We were wondering whether you would see a cleaner/simpler way to do this.
I think you have a reasonable approach. Other applications I have worked with have done something like this to separate the operations on patch boundaries from the operations in the ghost regions. One thing I can suggest is that you could use PatchLevelInteriorFillPattern for your first schedule, so that it only exchanges data on the patch boundaries. Since your second schedule writes into all of the ghosts, you don't need the first schedule to duplicate that.
Also, we have done this by implementing a custom VariableFillPattern which is pretty much a copy paste of the BoxGeometryVariableFillPattern except the calculateOverlap method is our own. We assumed this function was not used to calculate overlaps needed for refining data between levels and that was exclusively done by the computeFillBoxesOverlap method which we have let untouched from the BoxGeometryVariableFillPattern. It seems ok, but would feel better with your confirmation.

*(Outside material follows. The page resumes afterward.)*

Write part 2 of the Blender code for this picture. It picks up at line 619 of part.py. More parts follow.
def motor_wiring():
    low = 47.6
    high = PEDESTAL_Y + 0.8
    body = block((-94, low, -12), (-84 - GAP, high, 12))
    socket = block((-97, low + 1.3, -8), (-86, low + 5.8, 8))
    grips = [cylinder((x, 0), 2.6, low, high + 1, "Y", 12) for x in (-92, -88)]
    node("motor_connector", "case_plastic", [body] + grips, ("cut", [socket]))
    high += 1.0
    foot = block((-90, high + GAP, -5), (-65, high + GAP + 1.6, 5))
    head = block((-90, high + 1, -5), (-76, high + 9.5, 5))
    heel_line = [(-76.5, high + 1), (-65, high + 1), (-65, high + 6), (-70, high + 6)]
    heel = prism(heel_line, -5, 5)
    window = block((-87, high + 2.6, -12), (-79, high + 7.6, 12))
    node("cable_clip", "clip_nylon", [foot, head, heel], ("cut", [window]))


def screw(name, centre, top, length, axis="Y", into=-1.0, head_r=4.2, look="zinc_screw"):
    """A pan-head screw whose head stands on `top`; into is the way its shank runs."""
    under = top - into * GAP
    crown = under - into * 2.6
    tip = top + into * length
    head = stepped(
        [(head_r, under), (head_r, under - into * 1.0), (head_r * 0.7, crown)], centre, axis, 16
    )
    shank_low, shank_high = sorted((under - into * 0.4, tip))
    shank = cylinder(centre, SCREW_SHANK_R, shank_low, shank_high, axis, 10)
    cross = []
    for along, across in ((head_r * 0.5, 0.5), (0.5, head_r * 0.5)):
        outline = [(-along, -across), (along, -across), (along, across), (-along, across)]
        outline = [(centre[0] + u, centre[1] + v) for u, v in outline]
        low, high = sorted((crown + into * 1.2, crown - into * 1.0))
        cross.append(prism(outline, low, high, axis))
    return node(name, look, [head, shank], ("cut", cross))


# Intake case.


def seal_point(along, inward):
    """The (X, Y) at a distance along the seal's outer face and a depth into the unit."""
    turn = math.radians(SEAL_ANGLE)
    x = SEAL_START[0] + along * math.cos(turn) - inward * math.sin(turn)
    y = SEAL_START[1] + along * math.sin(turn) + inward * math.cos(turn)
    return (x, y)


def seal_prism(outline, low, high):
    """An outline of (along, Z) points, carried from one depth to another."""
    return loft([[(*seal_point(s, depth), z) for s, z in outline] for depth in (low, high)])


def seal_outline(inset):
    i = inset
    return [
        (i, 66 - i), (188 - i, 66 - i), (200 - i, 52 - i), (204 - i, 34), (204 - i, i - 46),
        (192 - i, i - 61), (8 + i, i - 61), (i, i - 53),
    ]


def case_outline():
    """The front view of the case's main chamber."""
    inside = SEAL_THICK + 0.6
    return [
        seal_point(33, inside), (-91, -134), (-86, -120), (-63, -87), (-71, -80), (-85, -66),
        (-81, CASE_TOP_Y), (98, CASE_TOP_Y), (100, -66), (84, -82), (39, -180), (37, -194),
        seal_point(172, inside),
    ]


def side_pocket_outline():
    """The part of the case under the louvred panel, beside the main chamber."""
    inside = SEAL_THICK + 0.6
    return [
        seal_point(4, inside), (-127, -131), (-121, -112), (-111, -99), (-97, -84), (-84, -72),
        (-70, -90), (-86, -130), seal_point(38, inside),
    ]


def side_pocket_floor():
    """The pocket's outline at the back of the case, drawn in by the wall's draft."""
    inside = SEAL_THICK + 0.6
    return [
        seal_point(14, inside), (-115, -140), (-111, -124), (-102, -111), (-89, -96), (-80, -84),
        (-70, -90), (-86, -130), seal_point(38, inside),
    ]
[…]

This is correct, the calcluateOverlap methods is for overlaps within the same level of resolution.
thanks
We have decided to no longer group multiple components with potentially disparate geometries for we have seen some discrepancy with refinement schedules.
Notably this interface https://github.com/LLNL/SAMRAI/blob/master/source/SAMRAI/xfer/RefineAlgorithm.C#L327
A bit of debugging of the "equivalence classes" during registration of the schedule shows some "true" comparisons, which, I can't say does or does not have something to do with the discrepancy we see, but I find it a bit odd that the fill pattern we are using is ignored and replaced with a new "BoxGeometryVariableFillPattern" https://github.com/LLNL/SAMRAI/blob/master/source/SAMRAI/xfer/RefineSchedule.C#L995
The overlaps we receive from these operations, are correct for the first registered item, but not for the latter as they have unique geometries potentially different from the first.
If you would like to see a reproduction of this issue just let me know and I'll put something together.